Hylas e os Presos Políticos espanhóis

Duas obras com séculos de hiato a partilhar o mesmo véu em dois tons.

Há umas semanas, foi notícia a retirada de uma galeria em Manchester de um quadro de John William Waterhouse, pintor inglês conhecido pelo estilo pré-rafaelita, uma corrente que pregava uma arte sem a interferência da Academia. O quadro, Hylas and the Nymph [Hilas e As Ninfas] é considerado um dos expoentes desse período do final do século XIX e retrata uma cena mitológica contada na viagem de Jasão e os Argonautas. Num lago, Hylas, pintado como um jovem homem, é seduzido por sete ninfas, retratadas no corpo de mulheres muito jovens, despidas. A galeria explicou que a remoção – temporária – do quadro faz, por si só, parte de uma exposição de uma artista contemporânea e que, seguindo o rastilho dos escândalos de assédio sexual, seria usada para perceber como devem estas «fantasias vitorianas» ser apresentadas de «maneiras relevantes para o século XXI».

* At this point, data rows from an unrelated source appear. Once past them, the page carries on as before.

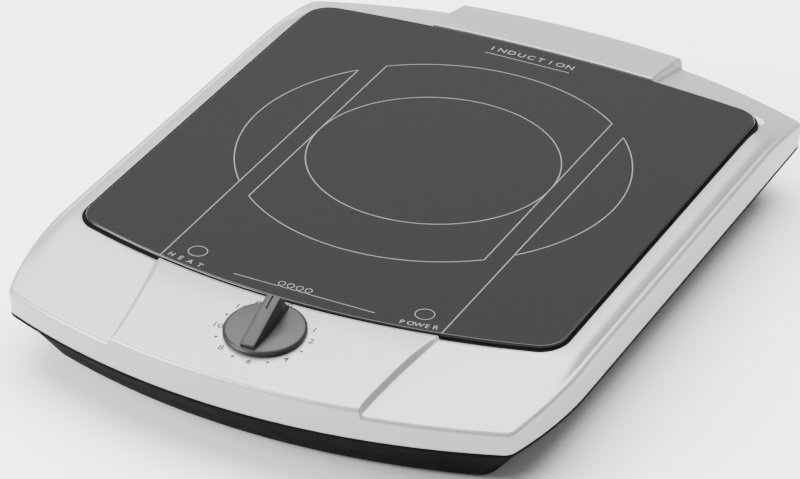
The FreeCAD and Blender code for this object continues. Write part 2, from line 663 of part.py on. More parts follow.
def coil_unit():
    """Induction coil on its carrier, under the middle of the glass."""
    centre = (0, "zone_y")
    ring = rod("carrier_ring", "carrier_radius", "winding_low - carrier_low", (*centre, "carrier_low"))
    gap = rod("carrier_gap", "carrier_radius - 5", 20, (*centre, "carrier_low - 5"))
    pieces = [cut("carrier_rim", ring, gap),
              rod("carrier_centre", "carrier_hub", "winding_low - carrier_low", (*centre, "carrier_low"))]
    pockets = [rod("sensor_hole", 6.4, 20, (*centre, "carrier_low - 5"))]
    bars = []
    for step in range(8):
        turn = Rotation(Vector(0, 0, 1), 45 * step)
        arm = turn.multVec(Vector(20, -8, 0))
        bar = turn.multVec(Vector(29, -DIMENSIONS["ferrite_width"] / 2, 0))
        arm_at = (arm.x, "zone_y + (%r)" % arm.y, "carrier_low")
        bar_at = (bar.x, "zone_y + (%r)" % bar.y, "carrier_low")
        height = "winding_low - carrier_low"
        size = ("ferrite_length", "ferrite_width", height)
        pieces.append(box("carrier_arm", (70, 16, height), arm_at, turn))
        pockets.append(box("ferrite_pocket", size, bar_at, turn))
        bars.append(box("ferrite_bar", size, bar_at, turn))
    carrier = cut("carrier", fuse("carrier_blank", pieces), fuse("carrier_pockets", pockets))
    publish("coil_carrier", carrier)
    publish("ferrite_bars", group("ferrite_set", bars))
    publish("coil_winding", winding())
    sheet_ring = rod("mica", "mica_radius", "mica_top - winding_high", (*centre, "winding_high"))
    publish("insulation_sheet", cut("mica_ring", sheet_ring, rod("mica_hole", 7, 6, (*centre, 50))))
    foot = rod("sensor_foot", 6.2, "winding_high - carrier_low", (*centre, "carrier_low"))
    cap = rod("sensor_cap", 4, 2, (*centre, "winding_high - 1.3"))
    publish("glass_temperature_sensor", fuse("sensor", [foot, cap]))


def winding():
    """Flat spiral winding, drawn as close rings on a thin backing."""
    inner, outer = value("winding_inner"), value("winding_outer")
    low, high = value("winding_low"), value("winding_high")
    pitch = (outer - inner) / value("winding_turns")
    points = [Vector(outer, 0, low), Vector(inner, 0, low)]
    for turn in range(int(value("winding_turns"))):
        start = inner + turn * pitch
        points += [Vector(start, 0, high - 1.2), Vector(start + 0.25 * pitch, 0, high),
                   Vector(start + 0.75 * pitch, 0, high)]
    points += [Vector(outer, 0, high - 1.2), points[0]]
    ring = Part.Face(Part.makePolygon(points)).revolve(Vector(0, 0, 0), Vector(0, 0, 1), 360)
    thing = doc.addObject("Part::Feature", "winding")
    thing.Shape = ring
    return place(thing, (0, "zone_y", 0))


def coil_bracket():
    """Aluminium plate that screens the boards from the coil, and the silicone cushions under the coil."""
    width = "2 * bracket_half"
    depth = "bracket_back - bracket_front"
    plate = box("bracket_plate", (width, depth, "bracket_thickness"),
                ("-bracket_half", "bracket_front", "bracket_low"))
    holes = [rod("bracket_hole", 1.5, 6, (x, y, "bracket_low - 2")) for x, y in BRACKET_SPOTS]
    holes.append(rod("lead_hole", 16, 6, (0, "zone_y", "bracket_low - 2")))
    publish("shield_plate", cut("bracket", plate, fuse("bracket_holes", holes)))
    screws = [screw("bracket_screw", 3, 2, 1.5, 9, (x, y, "bracket_low + bracket_thickness + 2"), HEAD_UP)
              for x, y in BRACKET_SPOTS]
    publish("shield_screws", group("bracket_screw_set", screws))
    base = "bracket_low + bracket_thickness"
    cushions = [rod("cushion", 5.5, "carrier_low - (%s)" % base, (x, "zone_y + (%r)" % y, base))
                for x in (-60.8, 60.8) for y in (-60.8, 60.8)]
    publish("coil_cushions", group("cushion_set", cushions))


# ---- power electronics and cooling ---------------------------------------------------------------------

def fan():
    """Axial fan: frame with the motor, and the impeller on its pin."""
    size = ("2 * fan_half", "2 * fan_half", "fan_height")
    centre = ("fan_x", "fan_y")
    case = centred_box("fan_case", size, (*centre, "fan_low"))
    bore = rod("fan_duct", "fan_bore", 40, (*centre, "fan_low - 5"))
    struts = [centred_box("fan_strut", (6, "2 * fan_bore + 3", 2.4), (*centre, "fan_low")),
              centred_box("fan_cross", ("2 * fan_bore + 3", 6, 2.4), (*centre, "fan_low")),
              rod("motor_plate", "fan_hub", 2.4, (*centre, "fan_low")),
              rod("stator", "stator_radius", "fan_height - 6", (*centre, "fan_low"))]
    holes = [rod("pin_bore", "fan_pin + 0.05", 30, (*centre, "fan_low + 1"))]
    spots = [("fan_x %s fan_hole_half" % across, "fan_y %s fan_hole_half" % along)
             for across in "+-" for along in "+-"]
    holes += [rod("fan_hole", 1.6, 40, (x, y, 0)) for x, y in spots]
    body = fuse("fan_blank", [cut("fan_ring", case, bore)] + struts)
    publish("fan_frame", cut("fan_body", body, fuse("fan_holes", holes)))
    cap = rod("hub_cap", "fan_hub", "fan_height - 5.2", (*centre, "fan_low + 3.4"))
    room = rod("hub_room", "stator_radius + 0.6", "fan_height - 7", (*centre, "fan_low + 3.2"))
    pin = rod("fan_pin", "fan_pin", "fan_height - 4", (*centre, "fan_low + 1.6"))
    blades = []
    for step in range(7):
        turn = Rotation(Vector(0, 0, 1), 360 * step / 7) * Rotation(Vector(1, 0, 0), 38)
        corner = turn.multVec(Vector(DIMENSIONS["fan_hub"] - 1, -8, -0.7))
        at = ("fan_x + (%r)" % corner.x, "fan_y + (%r)" % corner.y, "fan_low + 10.6 + (%r)" % corner.z)
        blades.append(box("fan_blade", (30, 16, 1.4), at, turn))
    sweep = rod("blade_sweep", "fan_tip", "fan_height - 6", (*centre, "fan_low + 4"))
    vanes = overlap("fan_vanes", [fuse("fan_blades", blades), sweep])
    hub = cut("fan_cup", fuse("fan_wheel", [cap, vanes]), room)
    publish("fan_impeller", fuse("impeller", [hub, pin]))
    screws = [screw("fan_screw", 2.8, 1.8, 1.6, "fan_low + fan_height - 7.5",
                    (x, y, "fan_low + fan_height + 1.8"), HEAD_UP) for x, y in spots]
    publish("fan_screws", group("fan_screw_set", screws))


def power_board():
    """Power board with the parts that stand on it."""
    top = "board_low + board_plate"
    plate = box("power_plate", ("board_right - board_left", "board_back - board_front", "board_plate"),
                ("board_left", "board_front", "board_low"))
    holes = [rod("power_hole", 1.25, 6, (x, y, "board_low - 2")) for x, y in BOARD_SPOTS]
    publish("power_board", cut("power", plate, fuse("power_holes", holes)))
    screws = [screw("board_screw", 2.6, 1.8, 1.25, 6.4, (x, y, "%s + 1.8" % top), HEAD_UP)
              for x, y in BOARD_SPOTS]
    publish("power_board_screws", group("board_screw_set", screws))
    fins = [box("sink_base", (52, 56, 3), (-8, 96, "%s + 6" % top))]
    fins += [box("sink_fin", (52, 1.6, 7.6), (-8, 96 + 6.8 * step, "%s + 8" % top)) for step in range(9)]
    publish("heat_sink", fuse("sink", fins))
    for name, x in (("power_transistor", -2), ("bridge_rectifier", 24)):
        publish(name, box(name + "_case", (15.6, 20, 4.6), (x, 112, "%s + 1.4" % top)))
    parts = {"resonance_capacitor": (70, 104, 30, 17, 13.5), "filter_capacitor": (70, 126, 26, 13, 13),
             "bus_capacitor": (52, 60, 31, 16, 12), "relay": (90, 62, 18, 15, 13),
             "auxiliary_transformer": (8, 58, 24, 20, 12.5), "current_transformer": (38, 60, 11, 15, 12.5),
             "terminal_block": (76, 142, 24, 12, 12)}
    for name, (x, y, length, width, height) in parts.items():
        case = doc.addObject("Part::Box", name + "_box")
        bind(case, Length=length, Width=width, Height=height)
        place(case, (x, y, top))
        rounded = doc.addObject("Part::Fillet", name + "_case")
        doc.recompute()
        rounded.Base = case
        rounded.Edges = [(index, 0.8, 0.8) for index in edge_numbers_on_top(case)]
        publish(name, rounded)
    cans = [rod("can", 4.5, 12, (x, 86, top)) for x in (12, 24, 36)]
    publish("electrolytic_capacitors", group("can_set", cans))
    choke_at = (62, 90, top)
    core = cut("choke_blank", rod("choke_outer", 11, 12, choke_at), rod("choke_inner", 4.5, 14, choke_at))
    publish("filter_choke", core)
    fuse_tube = rod("fuse_tube", 2.6, 20, (86, 90, "%s + 4" % top), Rotation(Vector(0, 1, 0), 90))
    ends = [box("fuse_clip", (4, 6, 5), (x, 87, top)) for x in (86, 102)]
    publish("mains_fuse", fuse("fuse_part", [fuse_tube] + ends))
    publish("beeper", rod("beeper_case", 6, 7, (-12, 74, top)))


def edge_numbers_on_top(thing):
    """Numbers of the edges round the top of a box."""
    high = thing.Shape.BoundBox.ZMax
    return [index for index, edge in enumerate(thing.Shape.Edges, start=1)
            if abs(edge.BoundBox.ZMin - high) < 0.01]


def cable(name, route, radius):
    """A held cable: straight runs joined by tangent arcs, its volume checked against its length."""
    points = [Vector(*point) for point in route]
    pieces = []
    at = points[0]
    for before, corner, after in zip(points, points[1:], points[2:]):
        back, ahead = (before - corner), (after - corner)
        trim = 0.45 * min(back.Length, ahead.Length)
        start = corner + back.normalize() * trim
        end = corner + ahead.normalize() * trim
        half_turn = (math.pi - back.getAngle(ahead)) / 2
        bend = trim / math.tan(half_turn)
        inward = (back + ahead).normalize()
        middle = corner + inward * (bend / math.cos(half_turn) - bend)
        pieces.append(Part.LineSegment(at, start).toShape())
        pieces.append(Part.Arc(start, middle, end).toShape())
        at = end
    pieces.append(Part.LineSegment(at, points[-1]).toShape())
    path = Part.Wire(pieces)
    section = Part.Wire(Part.makeCircle(radius, points[0], points[1] - points[0]))
    thing = doc.addObject("Part::Feature", name)
    thing.Shape = path.makePipeShell([section], True, True)
    expected = math.pi * radius ** 2 * path.Length
    if abs(thing.Shape.Volume / expected - 1) > 0.02:
        raise ValueError("%s: volume does not match its length" % name)
    return thing


def internal_leads():
    """Wires between the coil, the boards and the fan, each clipped along its route."""
    coil = [cable("coil_lead", [(x, 72, 15.2), (x, 72, 22), (x - 3, 54, 26), (x - 4, 36, 27.5), (x - 4, 26, 36),
                                (x - 4, 22, 42)], 1.3) for x in (-4, 6)]
    publish("coil_leads", group("coil_lead_set", coil))
    ribbon = [cable("control_wire", [(x, 56, 14.4), (x, 46, 17), (x, 20, 10), (x, -60, 9.4), (x, -100, 20),
                                     (x, -124, 39.8)], 0.7) for x in (24, 25.8, 27.6, 29.4)]
    publish("control_leads", group("control_lead_set", ribbon))
    fan_wires = [cable("fan_wire", [(-28.8, 90 + y, 10), (-25, 90 + y, 11), (-21, 90 + y, 16), (-17, 90 + y, 14.3)],
                       0.6) for y in (0, 1.6)]
    publish("fan_leads", group("fan_lead_set", fan_wires))


def cord_inlet():
    """Gland in the rear wall where the mains cord enters, and the clamp behind it."""
    low = "boss_front - flange_thickness"
    sleeve = rod("gland_sleeve", "gland_radius", "gland_length", ("gland_x", low, "gland_z"), BACKWARD)
    flange = rod("gland_flange", "flange_radius", "flange_thickness", ("gland_x", "boss_back", "gland_z"), BACKWARD)
    inner_flange = rod("gland_lock", "flange_radius", "flange_thickness", ("gland_x", low, "gland_z"), BACKWARD)
    bore = rod("gland_bore", 3.7, 60, ("gland_x", 160, "gland_z"), BACKWARD)
    publish("cord_gland", cut("gland", fuse("gland_blank", [sleeve, flange, inner_flange]), bore))
    feet_blocks = [box("clamp_foot", (6, 8, 18.2), (x, 162, 6.4)) for x in (86, 108)]
    holes = [rod("clamp_hole", 1.4, 30, (x, 166, 10)) for x in (89, 111)]
    blank = fuse("clamp_blank", [box("clamp_bar", (28, 8, 5), (86, 162, 24.2))] + feet_blocks)
    publish("cord_clamp", cut("clamp", blank, fuse("clamp_holes", holes)))
    screws = [screw("clamp_screw", 2.6, 1.8, 1.4, 14, (x, 166, 31), HEAD_UP) for x in (89, 111)]
    publish("cord_clamp_screws", group("clamp_screw_set", screws))


def air_baffle():
    """Wall beside the fan that keeps warm air out of its intake."""
    wall = box("baffle_wall", (1.8, 118, 20), (-27.4, 56, 6.4))
    wing = box("baffle_wing", (22, 1.8, 20), (-27.4, 172.2, 6.4))
    notch = box("baffle_notch", (6, 8, 12), (-29, 87, 6.4))
    publish("air_baffle", cut("baffle", fuse("baffle_blank", [wall, wing]), notch))


def check_and_write():
    """Stop if anything failed, then write one STEP file for each sub-part, the plan box centred."""
    doc.recompute()
    for thing in doc.Objects:
        if "Invalid" in thing.State or "Error" in thing.State:
            raise RuntimeError("%s failed: %s" % (thing.Name, thing.State))
    for thing in NODES:
        if thing.Shape.isNull() or not thing.Shape.isValid():
            raise RuntimeError("%s has no valid shape" % thing.Label)
    for thing in NODES:
        shape = thing.Shape.copy()
        shape.translate(Vector(0, -value("middle_y"), 0))
        shape.exportStep("parts/%s.step" % thing.Label)
    print("%d sub-parts written" % len(NODES))


fill_sheet()
top_cover()
glass_and_seal()
base_tray()
housing_screws()
feet()
control_knob()
control_board()
coil_unit()
coil_bracket()
fan()
power_board()
internal_leads()
cord_inlet()
air_baffle()
check_and_write()
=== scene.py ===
"""Looks of a portable induction cooktop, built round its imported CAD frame. Metres, Z up."""
import bpy
import json
import math
from mathutils import Matrix, Vector


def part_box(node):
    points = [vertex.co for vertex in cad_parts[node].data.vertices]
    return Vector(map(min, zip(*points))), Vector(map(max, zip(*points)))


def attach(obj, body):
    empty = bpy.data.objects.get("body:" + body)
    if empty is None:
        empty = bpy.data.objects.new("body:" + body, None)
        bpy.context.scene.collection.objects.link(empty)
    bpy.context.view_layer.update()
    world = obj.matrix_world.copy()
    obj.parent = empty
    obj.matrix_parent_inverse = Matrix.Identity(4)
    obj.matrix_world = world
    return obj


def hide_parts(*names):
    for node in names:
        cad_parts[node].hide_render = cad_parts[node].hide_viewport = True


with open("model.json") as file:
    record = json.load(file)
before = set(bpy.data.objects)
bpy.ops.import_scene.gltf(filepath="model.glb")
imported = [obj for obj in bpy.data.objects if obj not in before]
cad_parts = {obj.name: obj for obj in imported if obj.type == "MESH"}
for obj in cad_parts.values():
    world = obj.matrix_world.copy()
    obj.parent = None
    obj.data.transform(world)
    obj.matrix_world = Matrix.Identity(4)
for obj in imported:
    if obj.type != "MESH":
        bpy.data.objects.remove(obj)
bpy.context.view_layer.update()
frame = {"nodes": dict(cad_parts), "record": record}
NODES = frame["nodes"]

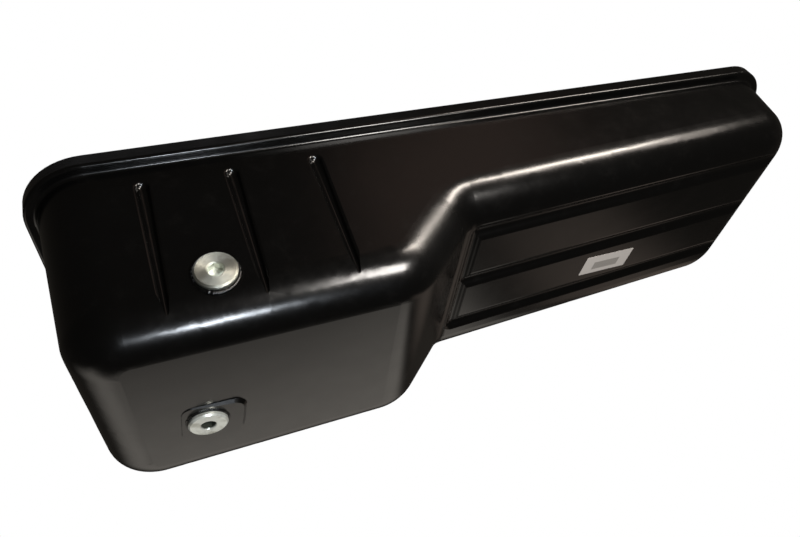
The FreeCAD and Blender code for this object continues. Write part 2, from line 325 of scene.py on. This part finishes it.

Na semana passada, logo no primeiro dia da Arco Madrid, a obra Presos Políticos na Espanha Contemporânea – 24 fotografias pixelizadas referentes a presos políticos cujos comentários, alinhamentos políticos e ações foram decretadas inaceitáveis pelos tribunais – da autoria do artista espanhol Santiago Sierra, foi banida sem aviso por ser considerada demasiado polémica.

O ato, amplamente criticado, teve um desenlace que pôs um sorrisinho trocista nos lábios: a obra foi adquirida por um magnata catalão que a ofereceu ao Museu de Lldeia e foi direitinha de Madrid para a Catalunha.

Duas obras com séculos de hiato a partilhar o mesmo véu em dois tons. Uma foi vítima de um livro de estilo aberto na página do assédio sexual e do politicamente correto; a outra levou com uma pedrada na tola da censura, traçando assim um quase regresso à «era medieval», disse um perplexo Santiago Sierra.